Letzterer Befund überrascht. Denn bislang war die Privatreise so etwas wie das letzte Tabu, wenn es um den persönlichen Beitrag des Einzelnen zum Umweltschutz geht. Doch das scheint sich zu ändern. "Der Klimawandel wirkt sich langsam auf das Verhalten der Reisenden aus", sagt der Tourismus-Experte des Potsdam-Instituts für Klimafolgenforschung, Manfred Stock. Ob Hitze, Dürren, Überschwemmungen oder Wirbelstürme: Viele Reisende hätten die Folgen der globalen Erderwärmung während ihres Urlaubes schon selbst erlebt. "Wer will schon im Sommer in Südeuropa bei fünfzig Grad Celsius unter der Sonne brüten?" Da sei es kein Zufall, dass auch der Urlaub in heimischen Landen immer beliebter wird. "Die Reisebranche steht vor dem Hintergrund des Klimawandels vor einem Umbruch. Fernreisen werden tendenziell teurer. Urlaub im eigenen Land billiger", prognostiziert Stock. Denn Reisende als Verursacher des Klimawandels würden zukünftig stärker zur Kasse gebeten. Etwa durch höhere Landegebühren oder Abgaben auf Flugtickets.

Der Flugverkehr gehört zu den am schnellsten wachsenden Quellen für klimaschädliche Treibhausgase. Nach Berechnungen der Umweltorganisation Germanwatch sind die Jets mittlerweile für bis zu zehn Prozent des vom Menschen verursachten Treibhauseffektes verantwortlich. Vorsichtigere Schätzungen gehen von bis zu vier Prozent aus. "Das Flugzeug ist das klimaschädlichste Fortbewegungsmittel", sagt Germanwatch-Experte Sven Harmeling. Dies liege vor allem an den steigenden Passagierzahlen. Nach Berechnungen des UN-Weltklimarates IPCC ist der Flugverkehr zuletzt um zehn Prozent im Jahr gewachsen. Deswegen sei bis 2015 mit einer Verdoppelung der CO2-Emissionen aus dem Flugverkehr gegenüber 1990 zu rechnen, bis 2050 mit einer Verdreifachung.

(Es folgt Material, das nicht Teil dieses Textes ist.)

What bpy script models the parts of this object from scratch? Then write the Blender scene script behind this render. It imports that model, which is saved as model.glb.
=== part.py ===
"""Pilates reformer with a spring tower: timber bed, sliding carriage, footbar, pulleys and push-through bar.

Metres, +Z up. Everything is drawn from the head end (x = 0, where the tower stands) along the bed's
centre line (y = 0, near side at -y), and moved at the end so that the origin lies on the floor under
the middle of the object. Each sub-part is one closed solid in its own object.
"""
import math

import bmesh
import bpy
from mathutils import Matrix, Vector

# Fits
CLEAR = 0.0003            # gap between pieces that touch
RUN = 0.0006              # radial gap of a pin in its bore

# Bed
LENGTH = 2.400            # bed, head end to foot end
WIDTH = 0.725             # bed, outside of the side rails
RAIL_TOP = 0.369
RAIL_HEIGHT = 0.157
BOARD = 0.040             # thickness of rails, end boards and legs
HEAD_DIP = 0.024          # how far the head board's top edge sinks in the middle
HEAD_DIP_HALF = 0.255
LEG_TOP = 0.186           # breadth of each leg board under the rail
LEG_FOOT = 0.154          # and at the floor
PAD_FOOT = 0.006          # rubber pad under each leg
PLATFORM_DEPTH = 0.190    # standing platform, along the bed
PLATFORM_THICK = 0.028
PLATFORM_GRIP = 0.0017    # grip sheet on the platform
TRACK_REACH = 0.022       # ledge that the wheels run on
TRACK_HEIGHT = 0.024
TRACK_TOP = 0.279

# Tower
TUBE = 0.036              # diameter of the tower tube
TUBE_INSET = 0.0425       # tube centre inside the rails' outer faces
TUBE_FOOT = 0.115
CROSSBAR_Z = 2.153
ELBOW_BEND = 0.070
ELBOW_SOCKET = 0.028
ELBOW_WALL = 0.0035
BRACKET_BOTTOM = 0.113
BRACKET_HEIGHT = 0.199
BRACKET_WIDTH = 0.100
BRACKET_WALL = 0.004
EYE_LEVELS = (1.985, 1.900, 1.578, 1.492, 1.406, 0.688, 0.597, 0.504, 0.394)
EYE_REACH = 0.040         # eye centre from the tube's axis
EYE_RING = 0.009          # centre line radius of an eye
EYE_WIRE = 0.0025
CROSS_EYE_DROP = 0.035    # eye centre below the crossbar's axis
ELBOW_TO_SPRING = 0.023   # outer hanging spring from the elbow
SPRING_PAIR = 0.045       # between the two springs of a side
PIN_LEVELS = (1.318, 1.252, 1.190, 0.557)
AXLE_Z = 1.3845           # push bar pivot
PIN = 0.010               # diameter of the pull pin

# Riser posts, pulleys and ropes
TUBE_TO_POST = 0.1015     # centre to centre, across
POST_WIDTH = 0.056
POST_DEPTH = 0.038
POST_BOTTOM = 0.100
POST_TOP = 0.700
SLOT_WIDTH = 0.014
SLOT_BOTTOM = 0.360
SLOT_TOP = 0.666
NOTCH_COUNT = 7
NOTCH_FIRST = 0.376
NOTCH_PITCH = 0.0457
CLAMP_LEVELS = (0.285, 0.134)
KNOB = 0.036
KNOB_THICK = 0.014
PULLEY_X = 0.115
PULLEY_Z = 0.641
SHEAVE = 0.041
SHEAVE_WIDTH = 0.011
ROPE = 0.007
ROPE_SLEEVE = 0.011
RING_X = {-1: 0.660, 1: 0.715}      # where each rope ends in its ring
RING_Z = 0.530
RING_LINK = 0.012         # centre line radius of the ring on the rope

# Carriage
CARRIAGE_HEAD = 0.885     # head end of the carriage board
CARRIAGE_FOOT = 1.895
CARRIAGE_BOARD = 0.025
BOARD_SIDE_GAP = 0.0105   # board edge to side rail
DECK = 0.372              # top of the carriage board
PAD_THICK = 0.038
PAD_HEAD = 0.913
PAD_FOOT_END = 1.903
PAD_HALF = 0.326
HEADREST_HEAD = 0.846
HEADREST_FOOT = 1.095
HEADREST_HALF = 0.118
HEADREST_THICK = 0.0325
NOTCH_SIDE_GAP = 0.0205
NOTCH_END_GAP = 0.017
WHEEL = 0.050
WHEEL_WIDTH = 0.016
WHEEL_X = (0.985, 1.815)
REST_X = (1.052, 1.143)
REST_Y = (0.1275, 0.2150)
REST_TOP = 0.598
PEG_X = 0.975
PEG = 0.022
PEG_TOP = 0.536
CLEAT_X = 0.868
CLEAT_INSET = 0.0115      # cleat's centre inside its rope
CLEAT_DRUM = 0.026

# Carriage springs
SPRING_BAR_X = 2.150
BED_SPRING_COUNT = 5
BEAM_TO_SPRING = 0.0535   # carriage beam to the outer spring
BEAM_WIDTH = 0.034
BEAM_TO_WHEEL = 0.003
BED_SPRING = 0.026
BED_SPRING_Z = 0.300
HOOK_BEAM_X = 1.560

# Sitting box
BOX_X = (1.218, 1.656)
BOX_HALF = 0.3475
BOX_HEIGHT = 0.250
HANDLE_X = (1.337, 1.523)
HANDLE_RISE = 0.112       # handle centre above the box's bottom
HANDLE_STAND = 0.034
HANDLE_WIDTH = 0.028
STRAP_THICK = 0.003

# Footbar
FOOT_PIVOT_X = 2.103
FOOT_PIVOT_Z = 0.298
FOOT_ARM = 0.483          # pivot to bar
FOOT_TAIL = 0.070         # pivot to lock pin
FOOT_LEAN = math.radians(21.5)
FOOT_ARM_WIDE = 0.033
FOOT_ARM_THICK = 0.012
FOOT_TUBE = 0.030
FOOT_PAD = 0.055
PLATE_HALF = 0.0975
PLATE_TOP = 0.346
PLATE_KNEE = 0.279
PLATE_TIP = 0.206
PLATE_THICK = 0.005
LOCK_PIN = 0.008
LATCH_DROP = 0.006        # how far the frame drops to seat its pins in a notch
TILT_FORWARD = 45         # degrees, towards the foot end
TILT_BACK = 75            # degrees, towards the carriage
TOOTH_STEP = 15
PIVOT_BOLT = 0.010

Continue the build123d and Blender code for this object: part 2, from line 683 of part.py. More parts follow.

"Die Klimabilanz von Flugzeugen fällt im Vergleich zur Bahn eindeutig negativ aus", sagt auch Martin Ittershagen vom Umweltbundesamt. Bezogen auf einen Reisekilometer ist ein Urlauber im Jet im Schnitt für dreimal so viel Kohlendioxid verantwortlich wie etwa ein Passagier im Fernverkehr der Bahn, hat die Behörde errechnet. Im Vergleich zum Busreisenden ist es immerhin noch doppelt so viel.

Dabei enthalten die Flugzeug-Abgase nicht nur den Klimakiller CO2. Die Turbinen stoßen zusätzlich Stickoxide, Wasserdampf sowie Sulfat- und Rußpartikel aus. Am oberen Rand der Atmosphäre entstehen so die bekannten Kondensstreifen und die Cirrus-Wolken. Das Max-Planck-Institut für Meteorologie hat errechnet, dass die weitere Zunahme von Cirrus-Wolken den Treibhauseffekt noch einmal um bis zu zehn Prozent verstärken könnte.

Verschärfend kommt hinzu, dass der Himmel über weiten Teilen Europas, Asiens und Nordamerikas chronisch verstopft ist: Würden die ständigen Warteschleifen in der Luft beseitigt, könnte der Schadstoff-Ausstoß nach Prognosen der Fluggesellschaften auf einen Schlag um zwölf Prozent gesenkt werden. Allein die Lufthansa verbrennt derzeit in Warteschleifen so viel Kerosin, wie elf Maschinen von Frankfurt nach New York benötigen.